INFORMATION SUPPLIED
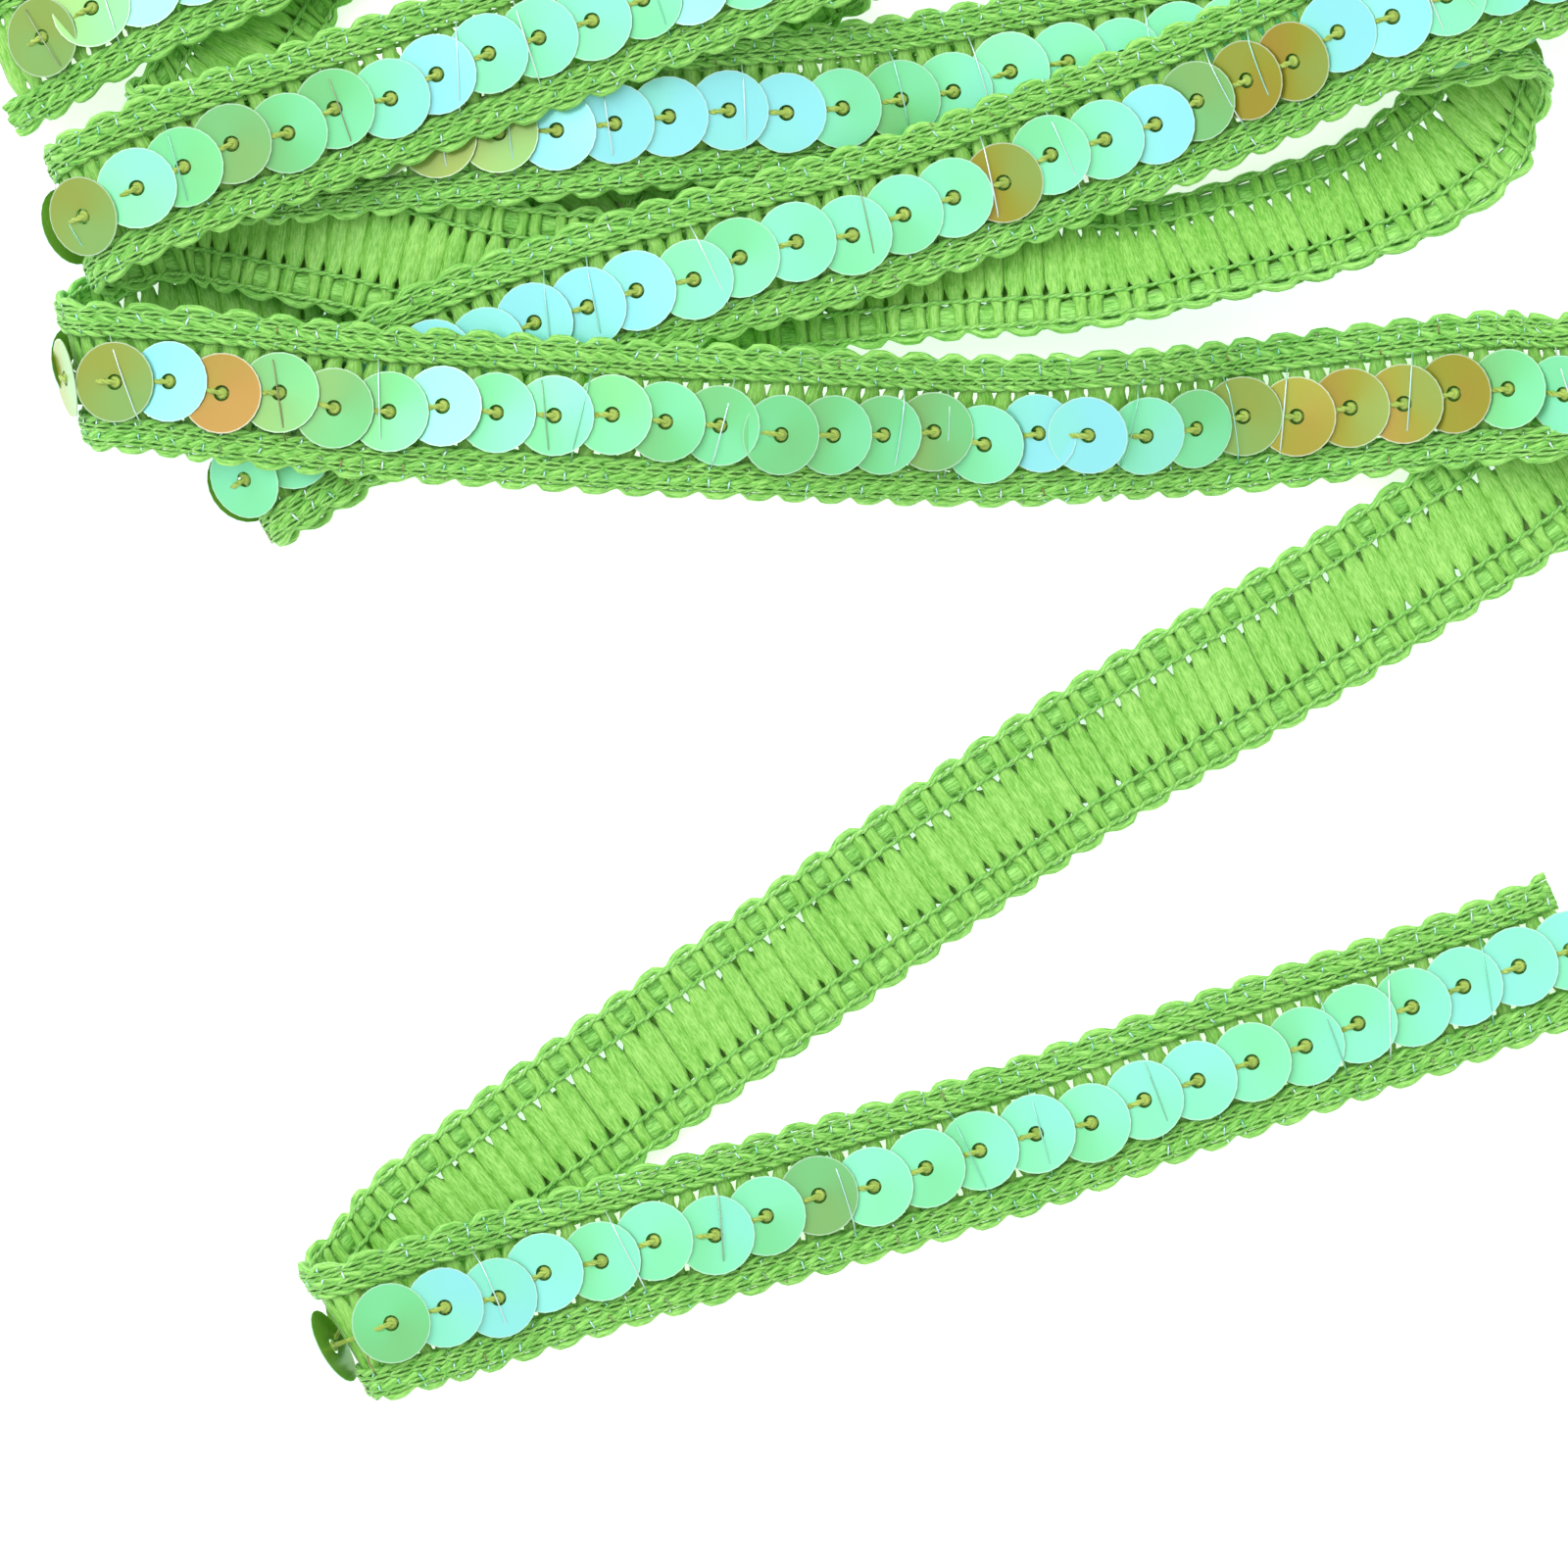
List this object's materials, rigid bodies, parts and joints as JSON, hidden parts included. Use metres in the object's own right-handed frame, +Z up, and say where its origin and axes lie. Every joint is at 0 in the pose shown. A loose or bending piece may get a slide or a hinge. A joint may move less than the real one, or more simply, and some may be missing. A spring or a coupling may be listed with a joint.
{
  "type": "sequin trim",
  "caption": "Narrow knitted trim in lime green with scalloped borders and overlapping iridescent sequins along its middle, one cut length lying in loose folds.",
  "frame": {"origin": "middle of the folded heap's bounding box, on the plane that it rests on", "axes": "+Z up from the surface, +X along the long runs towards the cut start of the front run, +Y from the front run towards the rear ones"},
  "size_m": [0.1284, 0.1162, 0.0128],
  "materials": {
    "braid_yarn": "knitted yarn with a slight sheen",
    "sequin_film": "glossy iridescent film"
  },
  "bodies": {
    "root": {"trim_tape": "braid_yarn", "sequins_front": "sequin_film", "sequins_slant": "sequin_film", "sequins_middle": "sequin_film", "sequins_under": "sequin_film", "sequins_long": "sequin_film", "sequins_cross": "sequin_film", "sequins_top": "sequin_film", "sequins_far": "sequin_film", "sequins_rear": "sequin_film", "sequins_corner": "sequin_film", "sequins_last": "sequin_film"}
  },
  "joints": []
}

STATED GOAL
Print the complete listing again, exactly as it stands.

PROBLEM SOLUTION
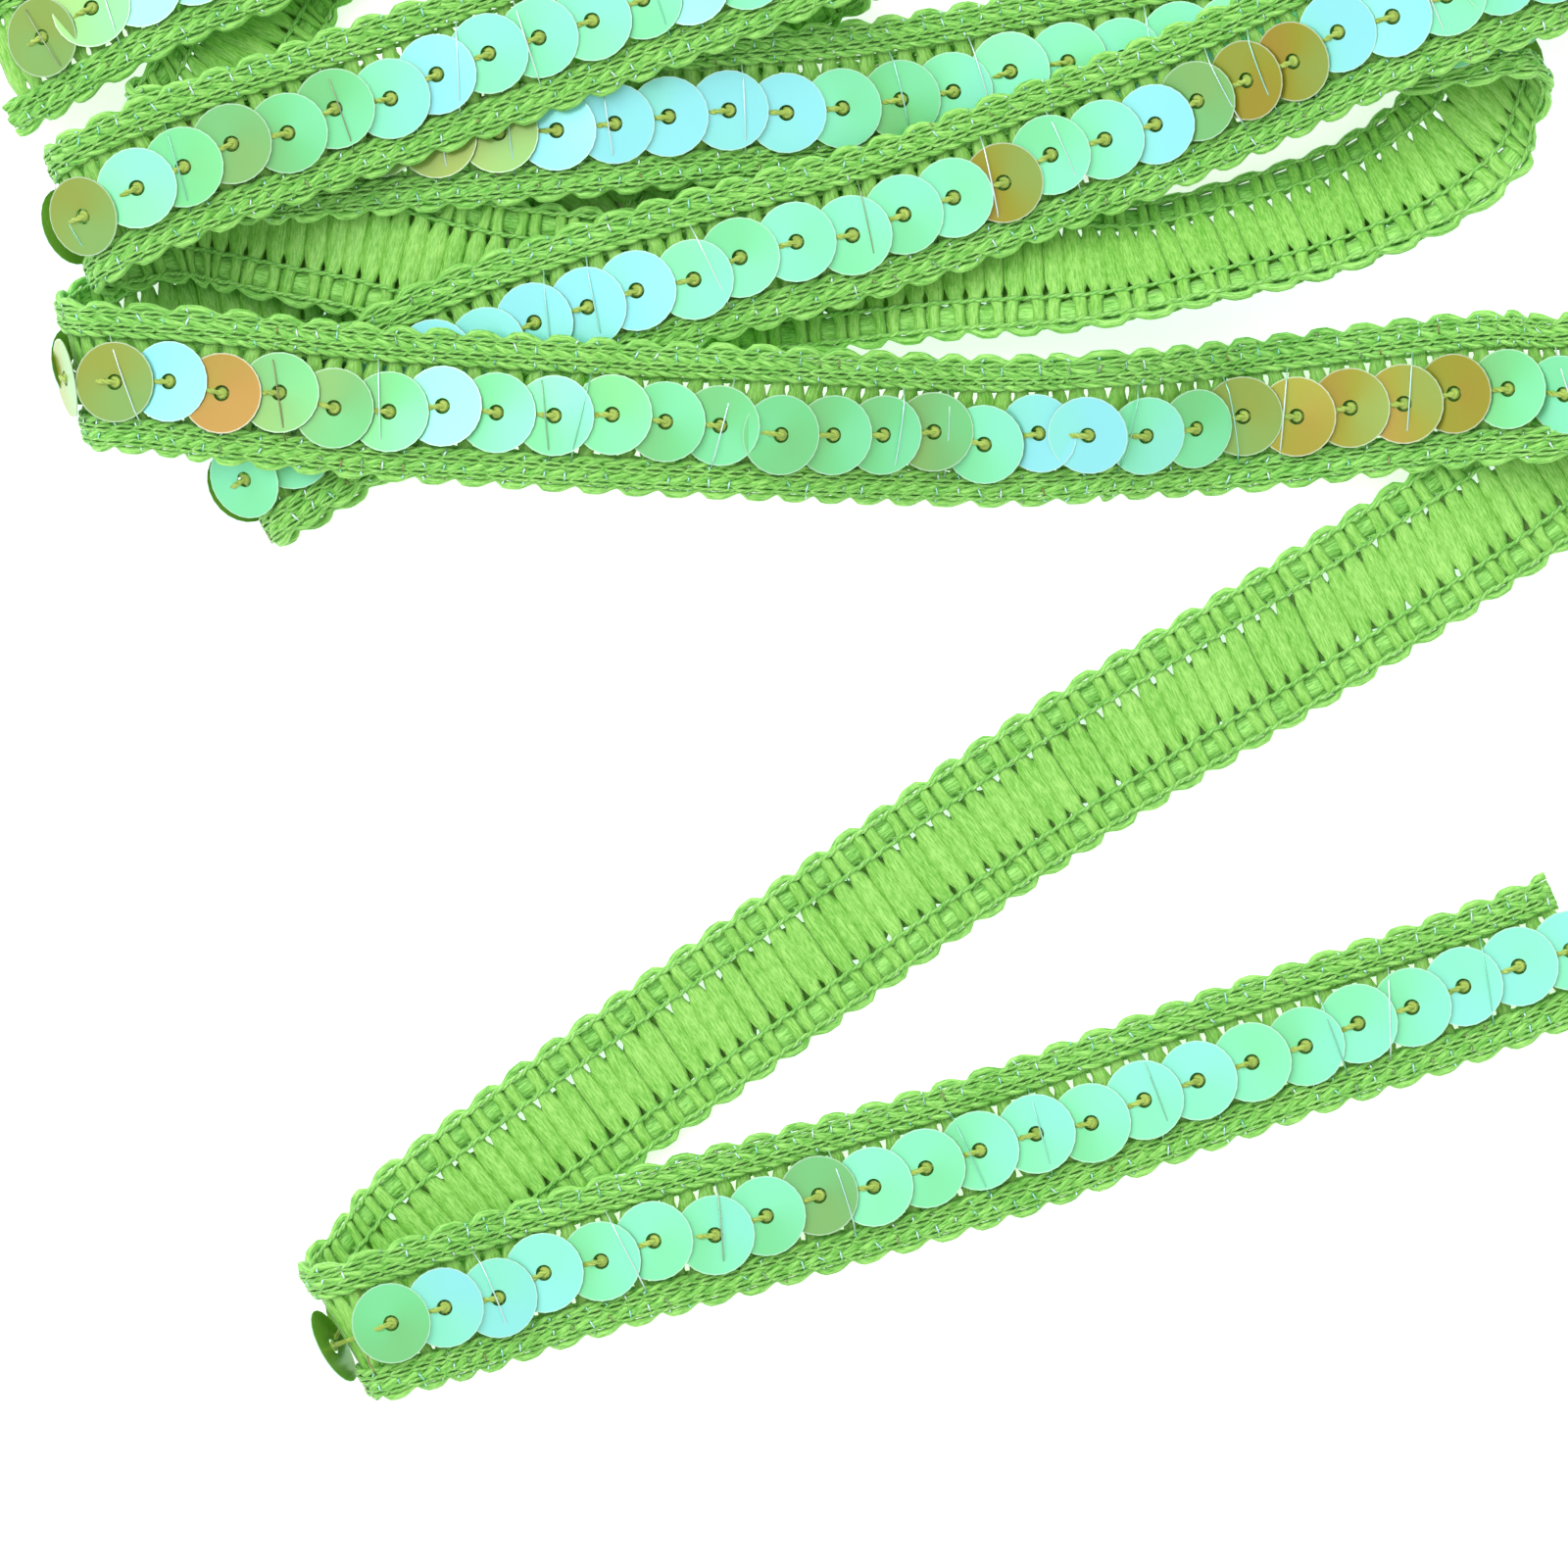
List this object's materials, rigid bodies, parts and joints as JSON, hidden parts included. Use metres in the object's own right-handed frame, +Z up, and say where its origin and axes lie. Every joint is at 0 in the pose shown. A loose or bending piece may get a slide or a hinge. A joint may move less than the real one, or more simply, and some may be missing. A spring or a coupling may be listed with a joint.
{
  "type": "sequin trim",
  "caption": "Narrow knitted trim in lime green with scalloped borders and overlapping iridescent sequins along its middle, one cut length lying in loose folds.",
  "frame": {"origin": "middle of the folded heap's bounding box, on the plane that it rests on", "axes": "+Z up from the surface, +X along the long runs towards the cut start of the front run, +Y from the front run towards the rear ones"},
  "size_m": [0.1284, 0.1162, 0.0128],
  "materials": {
    "braid_yarn": "knitted yarn with a slight sheen",
    "sequin_film": "glossy iridescent film"
  },
  "bodies": {
    "root": {"trim_tape": "braid_yarn", "sequins_front": "sequin_film", "sequins_slant": "sequin_film", "sequins_middle": "sequin_film", "sequins_under": "sequin_film", "sequins_long": "sequin_film", "sequins_cross": "sequin_film", "sequins_top": "sequin_film", "sequins_far": "sequin_film", "sequins_rear": "sequin_film", "sequins_corner": "sequin_film", "sequins_last": "sequin_film"}
  },
  "joints": []
}